One of these areas was the continuous moves from parents to grandparents throughout her childhood. The consistency she had as a child was her grandmother in Stamps, Arkansas. Maya and her brother had love, stability and the meaning of family while they lived with her. According to Kowalski and Westen, (2009), Disrupted attachments are associated with severe personality disturbances, depression, antisocial behavior and adjustment problems…, and childhood experiences such as parental neglect or even parental divorce cause more vulnerability to adult nsecurities. Psychodynamic theorists state that depressive behaviors have various causes, one of which would be a parental attachment history influencing problems and fears of rejection and or abandonment. Both Maya and her brother had problems dealing with the thoughts of abandonment. Maya thought it was better to think of them being dead than to imagine having parents that did not want their children (Mongeau-Marshall, 1994). Maya was a rape victim at a very early age that traumatized her into speechlessness for five years.
The fact that she was only eight years old is enough reason for her to have trust issues. According to Mongeau-Marshall, (1994) Maya trusted Mr. Freeman and felt him to be a father figure. After his death, she stopped talking to everyone but her brother, which in a psychodynamic theory viewpoint the psychological thought processes caused her to think that she caused his death. If she spoke about anyone ever again, the same tragic thing would happen. She could not endure the thought of being responsible for that.
According to Kowalski ; Westen, (2009), “Compromise formations is a single behavior or a complex pattern of thought and action, typically reflects compromises among multiple and often conflicting forces” (p. 421). Maya did not talk for five years, but she did talk to her brother and would talk to herself when reading. When Bailey convinced her to tell him who raped her, he had also convinced her that no one could harm him so it would be okay to tell him. Maya compromised her thoughts by the love of her brother.

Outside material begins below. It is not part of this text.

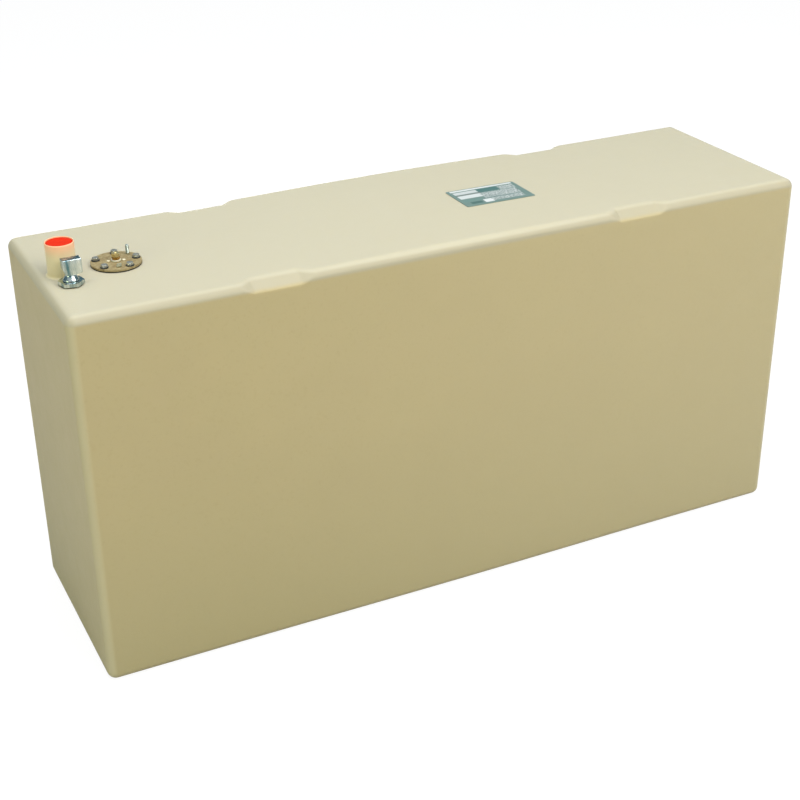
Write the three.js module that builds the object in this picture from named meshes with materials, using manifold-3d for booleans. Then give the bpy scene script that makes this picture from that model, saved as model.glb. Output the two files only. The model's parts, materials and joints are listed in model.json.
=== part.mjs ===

She needed his companionship and acceptance at this crucial time in her life. She did not want to speak, but found it was necessary to speak to Bailey. In another time of her life, during high school, she believed she was not woman enough because her body was not as sexually developed as her peers. She decided to have sex to prove that she was “woman enough” so she rationalized. Rationalization, according to Kowalski ; Westen, is a defense when a person tries to explain away actions in a seemingly logical way to avoid uncomfortable feelings, especially guilt or shame (p. 26). Maya was ashamed of the fact that she was not as developed as her female classmates and wanted the acceptance that she desired, not just from others, but from herself. The Cognitive-Social theory accentuates the tasks of a person’s thought processes and their social learning in behavior and personality. Maya’s grandmother in Stamps, Arkansas had the most positive role in her life; giving her love, stability, encouragement, and education. She was able to learn from this grandmother that things do exist in life.
She was able to draw personal strength, even at a young age, from the things she learned and observed from this grandmother. Her behavior-outcome expectancies were her beliefs that this way of life would continue if she thought her parents were dead. As long as they were dead, living in Stamps would continue and family turmoil would be no more. Maya’s competences were lacking in self-esteem and admiration of who she was and what she was. She dreamed of being a white blue-eyed girl with long blonde hair having all the beautiful clothes and expensive things that white people had.
She believed that one day she would wake up from her “blackness” and be this person (Mongeau-Marshall, 1994). Self-regulation was apparently nonexistent when she was a young girl, but as she became a young woman, she wasn’t just the first Black woman to be a cable car conductor, she was the first Black person to be cable car conductor in San Francisco. She accomplished this by harrying the Negro support organizations to help her get the job, and waiting for hours to be interviewed at the cable car offices (Pettit, 1996). 3.
Explain which theoretical approach best explains the individual's behaviors and achievements. Make sure to explain why this is true. (100-200 words). The Psychodynamic theory is probably the best approach that relates to Maya Angelou. Her entire childhood is riddled with abandonment, child abuse, ridicule, and depression. Ms. Angelou had troubled relationships throughout her life, including three failed marriages. She only bore one child, whom she felt she abandoned when she went to Europe on the tour with Porgy and Bess (Gillespie, Johnson-Butler, & Long, 2008). This theoretical approach deals with Ms.
Angelou’s horrendous childhood, adolescent, and young adult life. She dabbled in drugs, prostitution, and rich men. Through her life journeys, however, she has become one of the most prominent Black female poet, author, actress, humanist, and speaker that has walked upon this earth. She was friends with Dr. Martin Luther King, Jr. , Malcolm X, W. E. B. Dubois, among many other famous people. Maya Angelou developed a tough outer character from all the hardships she endured, but she shares with the public in order for them to learn from her past and to think about their future.
References Gillespie, M. A. , Johnson-Butler, R. , & Long, R. A. (2008). Maya Angelou: A glorious celebration. New York, New York: Doubleday. Kowalski, R. , & Westen, D. (2009). Psychology (5th ed. ). Hoboken, NJ: John Wiley & Sons. Mongeau-Marshall, C. (1994). The masks of Maya Angelou: Discovered, discarded, and designed. Retrieved from ProQuest: ProQuest Dissertations & Theses database. Pettit, J. (1996). Maya Angelou: Journey of the heart. New York, New York: Lodestar Books.